Il 2012 si apre con la notizia della morte di Gilles Jacquier, reporter di France 2 e primo giornalista a morire nella primavera siriana. Seguiranno il 22 febbraio Marie Colvin, giornalista statunitense 55enne, e il fotoreporter francese Rémi Ochlik, 28 anni.


 Il veto di Cina e Russia all’Onu - Il 10 febbraio, per la seconda volta, Cina e Russia pongono il loro veto al progetto di risoluzione del Consiglio di Sicurezza delle Nazioni Unite nei confronti della Siria, sostenuto dalle potenze occidentali e dalla Lega Araba.
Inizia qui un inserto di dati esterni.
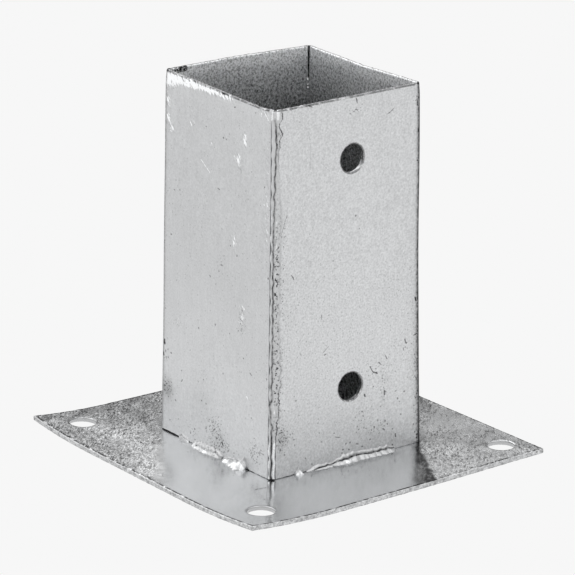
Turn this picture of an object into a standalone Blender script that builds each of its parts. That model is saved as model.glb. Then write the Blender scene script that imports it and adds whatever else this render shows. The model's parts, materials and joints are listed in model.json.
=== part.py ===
"""Bolt-down support for a square timber post, in hot-dip galvanised steel.

Two identical folded angles stand on a square base plate and close into an open-topped socket.
Each angle has one plain leg and one leg drilled for two screws, and the second angle is the
first turned half a turn. Two corner welds join the angles, and beads of weld hold their foot
to the plate, which has an anchor hole near each corner.

Frame: metres, +Z up, origin at the middle of the base plate's underside. The drilled walls face
+X and -X, the plain walls face -Y and +Y.
"""

import math

import bmesh
import bpy
from mathutils import Matrix, Vector

# Base plate
PLATE_SIDE = 0.150
PLATE_THICKNESS = 0.002
PLATE_CORNER_RADIUS = 0.001
ANCHOR_HOLE_DIAMETER = 0.011
ANCHOR_HOLE_FROM_EDGE = 0.014

# Socket angles
SOCKET_INSIDE = 0.071
SOCKET_HEIGHT = 0.150
WALL = 0.002
FOLD_INSIDE_RADIUS = 0.001
SCREW_HOLE_DIAMETER = 0.012
SCREW_HOLE_FROM_FOLD = 0.0358
LOWER_HOLE_FROM_FOOT = 0.031
UPPER_HOLE_FROM_RIM = 0.025

# Welds. The crown is the bulge of a bead's face as a share of its leg, and the end size is how
# much of a bead's full section is left at its two ends.
JOINT_GAP = 0.0003
CORNER_WELD_RADIUS = 0.0012
REAR_WELD_BELOW_RIM = 0.012
WELD_CROWN = 0.10
WELD_END_SIZE = 0.55
WELD_STATIONS = 13

# Foot beads: name, quarter turns from the -Y wall, middle along the wall, length, leg
FOOT_WELDS = (
    ("foot_weld_plain_side_tack", 0, -0.0217, 0.0075, 0.0035),
    ("foot_weld_plain_side_run", 0, -0.0057, 0.0220, 0.0035),
    ("foot_weld_plain_side_end", 0, 0.0140, 0.0142, 0.0045),
    ("foot_weld_drilled_side_tack", 1, -0.0240, 0.0038, 0.0030),
    ("foot_weld_drilled_side_run", 1, 0.0034, 0.0428, 0.0038),
    ("foot_weld_far_plain_side", 2, 0.0, 0.0450, 0.0036),
    ("foot_weld_far_drilled_side", 3, 0.0, 0.0450, 0.0036),
)

# Facets of round shapes, and the sharpest turn that is shaded smooth
HOLE_FACETS = 40
FOLD_FACETS = 6
CORNER_FACETS = 4
BEAD_FACETS = 6
SHARP_ANGLE = math.radians(30)

# Worked out from the sizes above
INSIDE_FACE = SOCKET_INSIDE / 2
OUTSIDE_FACE = INSIDE_FACE + WALL
FOLD_RADIUS = FOLD_INSIDE_RADIUS + WALL
SOCKET_FOOT = PLATE_THICKNESS + JOINT_GAP
SOCKET_RIM = SOCKET_FOOT + SOCKET_HEIGHT
LOWER_HOLE_Z = SOCKET_FOOT + LOWER_HOLE_FROM_FOOT
UPPER_HOLE_Z = SOCKET_RIM - UPPER_HOLE_FROM_RIM
DRILL_LENGTH = 3 * max(WALL, PLATE_THICKNESS)

# Name: colour, roughness, metallic
FINISHES = {
    "galvanised_plate": ((0.34, 0.35, 0.36, 1.0), 0.42, 0.85),
    "galvanised_sheet": ((0.58, 0.59, 0.60, 1.0), 0.48, 0.80),
    "galvanised_weld": ((0.66, 0.67, 0.68, 1.0), 0.38, 0.85),
}


def clear_scene():
    """Remove every object, so that the script can be run again."""
    for old in list(bpy.data.objects):
        bpy.data.objects.remove(old, do_unlink=True)


def make_collection(name):
    """A new collection under the scene's own."""
    collection = bpy.data.collections.new(name)
    bpy.context.scene.collection.children.link(collection)
    return collection


def make_material(name, finish):
    """A Principled material for one piece, in one of the FINISHES."""
    colour, roughness, metallic = FINISHES[finish]
    material = bpy.data.materials.new(name)
    material.use_nodes = True
    shader = material.node_tree.nodes["Principled BSDF"]
    shader.inputs["Base Color"].default_value = colour
    shader.inputs["Roughness"].default_value = roughness
    shader.inputs["Metallic"].default_value = metallic
    return material


def add_piece(name, data, collection, parent, finish):
    """Put a mesh or curve in the scene as a named piece with its own material."""
    piece = bpy.data.objects.new(name, data)
    collection.objects.link(piece)
    piece.parent = parent
    if not data.materials:
        data.materials.append(None)
    # The material sits on the object, because two pieces can share one mesh.
    slot = piece.material_slots[0]
    slot.link = "OBJECT"
    slot.material = make_material(name, finish)
    return piece


def mesh_of(name, bm):
    """Turn a bmesh into mesh data, shaded smooth over its round parts."""
    mesh = bpy.data.meshes.new(name)
    bm.to_mesh(mesh)
    bm.free()
    mesh.shade_smooth()
    mesh.set_sharp_from_angle(angle=SHARP_ANGLE)
    return mesh


def box_mesh(name, low, high, rounded, radius):
    """A box between two opposite corners, with the edges that rounded() picks rounded off."""
    low, high = Vector(low), Vector(high)
    bm = bmesh.new()
    bmesh.ops.create_cube(bm, size=1.0)
    bmesh.ops.scale(bm, vec=high - low, verts=bm.verts)
    bmesh.ops.translate(bm, vec=(low + high) / 2, verts=bm.verts)
    bmesh.ops.bevel(
        bm,
        geom=[edge for edge in bm.edges if rounded(edge)],
        offset=radius,
        segments=CORNER_FACETS,
        profile=0.5,
        affect="EDGES",
    )
    return mesh_of(name, bm)


def upright(edge):
    """Whether an edge runs along Z."""
    direction = edge.verts[0].co - edge.verts[1].co
    return abs(direction.z) > 0.99 * direction.length


def drill_mesh(name, diameter, places):
    """Cylinders through a sheet, one for each (centre, turn that points it) in places."""
    bm = bmesh.new()
    for centre, turn in places:
        bmesh.ops.create_cone(
            bm,
            cap_ends=True,
            segments=HOLE_FACETS,
            radius1=diameter / 2,
            radius2=diameter / 2,
            depth=DRILL_LENGTH,
            matrix=Matrix.Translation(centre) @ turn,
        )
    return mesh_of(name, bm)


def drill(piece, mesh, collection):
    """Cut the cylinders of a drill mesh out of a piece, and let them turn with it."""
    cutter = bpy.data.objects.new(piece.name + "_drill", mesh)
    collection.objects.link(cutter)
    cutter.parent = piece
    cutter.hide_render = True
    cutter.display_type = "WIRE"
    cut = piece.modifiers.new("holes", "BOOLEAN")
    cut.operation = "DIFFERENCE"
    cut.solver = "EXACT"
    cut.object = cutter


def make_base_plate(parts, cutters, root):
    """The square plate, with an anchor hole near each corner."""
    half = PLATE_SIDE / 2
    mesh = box_mesh(
        "base_plate",
        (-half, -half, 0.0),
        (half, half, PLATE_THICKNESS),
        upright,
        PLATE_CORNER_RADIUS,
    )
    plate = add_piece("base_plate", mesh, parts, root, "galvanised_plate")
    reach = half - ANCHOR_HOLE_FROM_EDGE
    places = [
        (Vector((x, y, PLATE_THICKNESS / 2)), Matrix.Identity(4))
        for x in (-reach, reach)
        for y in (-reach, reach)
    ]
    drill(plate, drill_mesh("anchor_holes", ANCHOR_HOLE_DIAMETER, places), cutters)


def angle_outline():
    """The outer face of one angle seen from above: plain leg, fold, then drilled leg.

    Each leg stops a joint gap short of the corner weld, and the fold is a quarter circle.
    """
    leg_end = INSIDE_FACE - JOINT_GAP
    fold_centre = -OUTSIDE_FACE + FOLD_RADIUS
    fold = []
    for step in range(FOLD_FACETS + 1):
        turn = math.radians(270 - 90 * step / FOLD_FACETS)
        x = fold_centre + FOLD_RADIUS * math.cos(turn)
        y = fold_centre + FOLD_RADIUS * math.sin(turn)
        fold.append((x, y))
    return [(leg_end, -OUTSIDE_FACE), *fold, (-OUTSIDE_FACE, leg_end)]


def angle_mesh():
    """The outer face of one angle as an open strip, from foot to rim."""
    bm = bmesh.new()
    foot = [bm.verts.new((x, y, SOCKET_FOOT)) for x, y in angle_outline()]
    edges = [bm.edges.new(pair) for pair in zip(foot, foot[1:])]
    raised = bmesh.ops.extrude_edge_only(bm, edges=edges)["geom"]
    top = [item for item in raised if isinstance(item, bmesh.types.BMVert)]
    bmesh.ops.translate(bm, vec=(0, 0, SOCKET_HEIGHT), verts=top)
    return mesh_of("socket_angle", bm)


def make_angles(parts, cutters, root):
    """Both socket angles: one mesh, used twice, half a turn apart."""
    strip = angle_mesh()
    across_wall = Matrix.Rotation(math.radians(90), 4, "Y")
    along_wall = -OUTSIDE_FACE + SCREW_HOLE_FROM_FOLD
    wall_middle = -OUTSIDE_FACE + WALL / 2
    places = [
        (Vector((wall_middle, along_wall, z)), across_wall)
        for z in (LOWER_HOLE_Z, UPPER_HOLE_Z)
    ]
    holes = drill_mesh("screw_holes", SCREW_HOLE_DIAMETER, places)
    for name, turn in (("socket_angle_left", 0), ("socket_angle_right", math.pi)):
        angle = add_piece(name, strip, parts, root, "galvanised_sheet")
        angle.rotation_euler = (0, 0, turn)
        sheet = angle.modifiers.new("sheet thickness", "SOLIDIFY")
        sheet.thickness = WALL
        sheet.offset = -1
        sheet.use_even_offset = True
        drill(angle, holes, cutters)


def make_corner_weld(name, turn, top, parts, root):
    """A weld that fills the open corner between two angles, flush with both outer faces."""

    weld_middle = INSIDE_FACE + WALL / 2

    def outermost(edge):
        point = edge.verts[0].co
        return upright(edge) and point.x > weld_middle and point.y < -weld_middle

    mesh = box_mesh(
        name,
        (INSIDE_FACE, -OUTSIDE_FACE, SOCKET_FOOT),
        (OUTSIDE_FACE, -INSIDE_FACE, top),
        outermost,
        CORNER_WELD_RADIUS,
    )
    weld = add_piece(name, mesh, parts, root, "galvanised_weld")
    weld.rotation_euler = (0, 0, turn)


def bead_section(leg, collection):
    """The cross-section of a foot bead: a corner with equal legs and a bulging face."""
    outline = [(0.0, 0.0)]
    for step in range(BEAD_FACETS + 1):
        share = step / BEAD_FACETS
        bulge = leg * WELD_CROWN * math.sin(math.pi * share)
        outline.append((leg * share + bulge, leg * (1 - share) + bulge))
    curve = bpy.data.curves.new("bead_section", "CURVE")
    spline = curve.splines.new("POLY")
    spline.points.add(len(outline) - 1)
    for point, (out, up) in zip(spline.points, outline):
        point.co = (out, up, 0, 1)
    spline.use_cyclic_u = True
    section = bpy.data.objects.new("bead_section", curve)
    collection.objects.link(section)
    section.hide_render = True
    section.display_type = "WIRE"
    return section


def make_foot_weld(name, quarter, middle, length, leg, parts, cutters, root):
    """A bead along the foot of one wall, thinner at its ends."""
    curve = bpy.data.curves.new(name, "CURVE")
    curve.dimensions = "3D"
    curve.bevel_mode = "OBJECT"
    curve.bevel_object = bead_section(leg, cutters)
    curve.use_fill_caps = True
    spline = curve.splines.new("POLY")
    spline.points.add(WELD_STATIONS - 1)
    for step, point in enumerate(spline.points):
        share = step / (WELD_STATIONS - 1)
        along = middle + length * (share - 0.5)
        point.co = (along, -OUTSIDE_FACE - JOINT_GAP, SOCKET_FOOT, 1)
        point.radius = WELD_END_SIZE + (1 - WELD_END_SIZE) * math.sin(math.pi * share) ** 0.5
    weld = add_piece(name, curve, parts, root, "galvanised_weld")
    weld.rotation_euler = (0, 0, math.radians(90 * quarter))


def main():
    clear_scene()
    parts = make_collection("post_support")
    cutters = make_collection("cutters")
    cutters.hide_render = True
    root = bpy.data.objects.new("post_support", None)
    parts.objects.link(root)
    make_base_plate(parts, cutters, root)
    make_angles(parts, cutters, root)
    make_corner_weld("corner_weld_front", 0, SOCKET_RIM, parts, root)
    rear_top = SOCKET_RIM - REAR_WELD_BELOW_RIM
    make_corner_weld("corner_weld_rear", math.pi, rear_top, parts, root)
    for bead in FOOT_WELDS:
        make_foot_weld(*bead, parts, cutters, root)


main()
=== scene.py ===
"""Looks of the bolt-down post support: galvanised sheet and welds, and a plain studio.

Run as a script. It loads the CAD frame, replaces each CAD node with a finer surface in the same
place, gives it a zinc finish, and sets up the floor, the light and the camera.
"""

import json
import math

import bpy
import numpy as np
from bpy.props import FloatProperty, FloatVectorProperty, PointerProperty
from mathutils import Matrix, Vector


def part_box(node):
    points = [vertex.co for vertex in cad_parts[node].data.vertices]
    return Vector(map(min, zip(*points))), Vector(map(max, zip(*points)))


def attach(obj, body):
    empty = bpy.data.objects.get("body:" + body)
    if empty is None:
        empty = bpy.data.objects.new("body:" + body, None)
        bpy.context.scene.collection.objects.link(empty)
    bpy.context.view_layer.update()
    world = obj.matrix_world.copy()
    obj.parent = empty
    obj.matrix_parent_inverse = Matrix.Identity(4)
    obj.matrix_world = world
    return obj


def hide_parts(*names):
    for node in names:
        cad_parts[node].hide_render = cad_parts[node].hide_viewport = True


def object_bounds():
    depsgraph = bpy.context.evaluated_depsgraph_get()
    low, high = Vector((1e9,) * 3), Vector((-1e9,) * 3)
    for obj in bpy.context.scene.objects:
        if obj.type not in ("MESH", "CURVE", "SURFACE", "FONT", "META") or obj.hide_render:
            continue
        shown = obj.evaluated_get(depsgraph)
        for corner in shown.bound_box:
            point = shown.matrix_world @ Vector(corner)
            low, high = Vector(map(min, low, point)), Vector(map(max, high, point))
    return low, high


bl_info = {
    "name": "Bolt-down post support",
    "version": (1, 0, 0),
    "blender": (4, 5, 0),
    "location": "3D View > Sidebar > Post Support",
    "description": "Galvanised post support built around its CAD frame",
    "category": "Object",
}

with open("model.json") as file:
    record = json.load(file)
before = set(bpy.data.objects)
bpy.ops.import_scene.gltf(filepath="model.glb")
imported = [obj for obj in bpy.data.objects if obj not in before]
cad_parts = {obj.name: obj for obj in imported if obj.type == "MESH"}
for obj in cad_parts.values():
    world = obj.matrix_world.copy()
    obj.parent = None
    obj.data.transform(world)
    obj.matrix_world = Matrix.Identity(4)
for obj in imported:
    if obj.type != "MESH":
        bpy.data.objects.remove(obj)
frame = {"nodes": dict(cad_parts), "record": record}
CAD_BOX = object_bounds()

MM = 0.001

# The frame's own sizes
PLATE_LOW, PLATE_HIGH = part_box("base_plate")
ANGLE_LOW, ANGLE_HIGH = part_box("socket_angle_left")
OUTSIDE = -ANGLE_LOW.x
LEG_END = ANGLE_HIGH.x
FOOT = ANGLE_LOW.z
RIM = ANGLE_HIGH.z
PLATE_TOP = PLATE_HIGH.z
MOUNTS = {mount["name"]: mount for mount in frame["record"]["mounts"]}
INSIDE = MOUNTS["post_face_drilled_wall"]["pos_m"][0]
WALL = OUTSIDE - INSIDE
OPENINGS = {opening["name"]: opening for opening in frame["record"]["physics"]["openings"]}


def node_points(node):
    """The points of a CAD node, as an array of x, y and z."""
    vertices = frame["nodes"][node].data.vertices
    points = np.empty(len(vertices) * 3, np.float32)
    vertices.foreach_get("co", points)
    return points.reshape(-1, 3).astype(float)


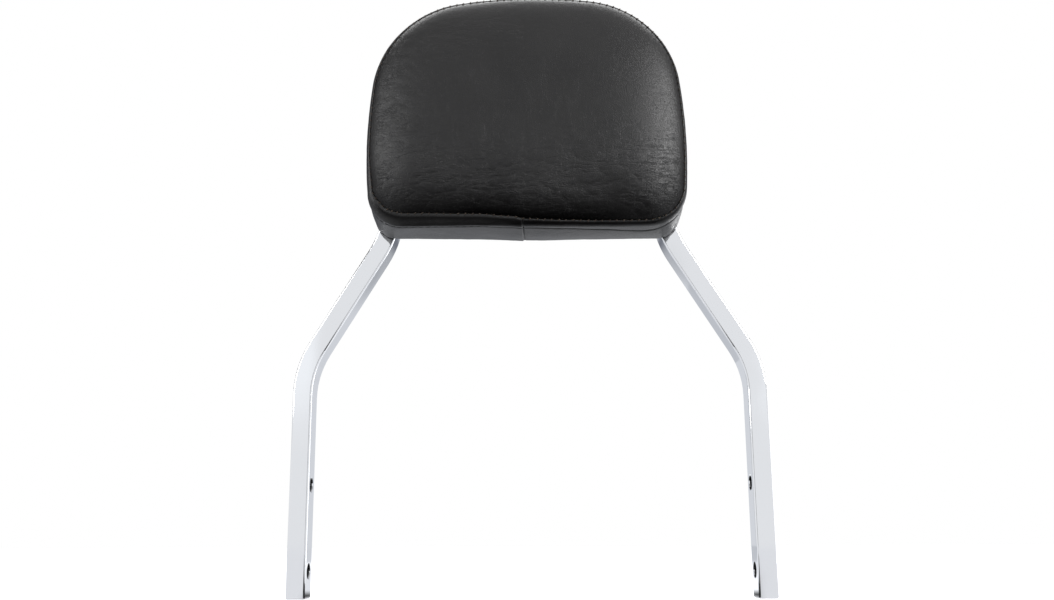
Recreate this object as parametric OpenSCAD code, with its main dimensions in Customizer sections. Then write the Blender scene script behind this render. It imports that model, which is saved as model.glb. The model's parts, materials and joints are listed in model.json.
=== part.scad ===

Una settimana dopo l’Assemblea Generale dell’Onu presenta una risoluzione nella quale condanna Assad chiedendogli di lasciare il potere, come ribadito anche dalla Lega Araba.  Il 26 febbraio viene approvata una nuova Costituzione con un referendum, boicottato dall’opposizione siriana, secondo la quale entro 90 giorni dovranno essere indette delle nuove elezioni parlamentari.


L’intervento di Kofi Annan - Alla fine di febbraio le Nazioni Unite chiedono l’aiuto dell’ex segretario Kofi Annan, che viene nominato inviato congiunto dell’Onu e della Lega Araba sulla crisi in Siria, per tentare di mettere fine alle violenze e di promuovere un’uscota pacifica dalla crisi. Con questo compito il 10 marzo Annan si reca a Damasco per negoziare una fine delle ostilità con Assad, proprio mentre l’esercito bombarda la città di Idleb. Intanto Assad fissa al 7 maggio le elezioni legislative, dopo averle più volte rimandate. Il 1° aprile si tiene la seconda conferenza dei Paesi ‘Amici della Siria’, riunitisi per la prima volta a Tunisi a febbraio. Nel corso di questa conferenza viene approvato il piano di Annan, e il Cns viene riconosciuto come rappresentante legittimo del popolo siriano. Intanto il segretario si Stato statunitense Hillary Clinton intima a Damasco di fermare il massacro contro i civili.


La primavera siriana sembra ben lontana dall’essere terminata. Mentre si susseguono gli appelli internazionali per la fine delle repressioni, le aperture democratiche fatte da Assad in questi mesi continuano a non convincere parte della popolazione. Il ricordo della Libia, dove la rivolta si è trasformata in una vera e propria guerra, è ancora forte.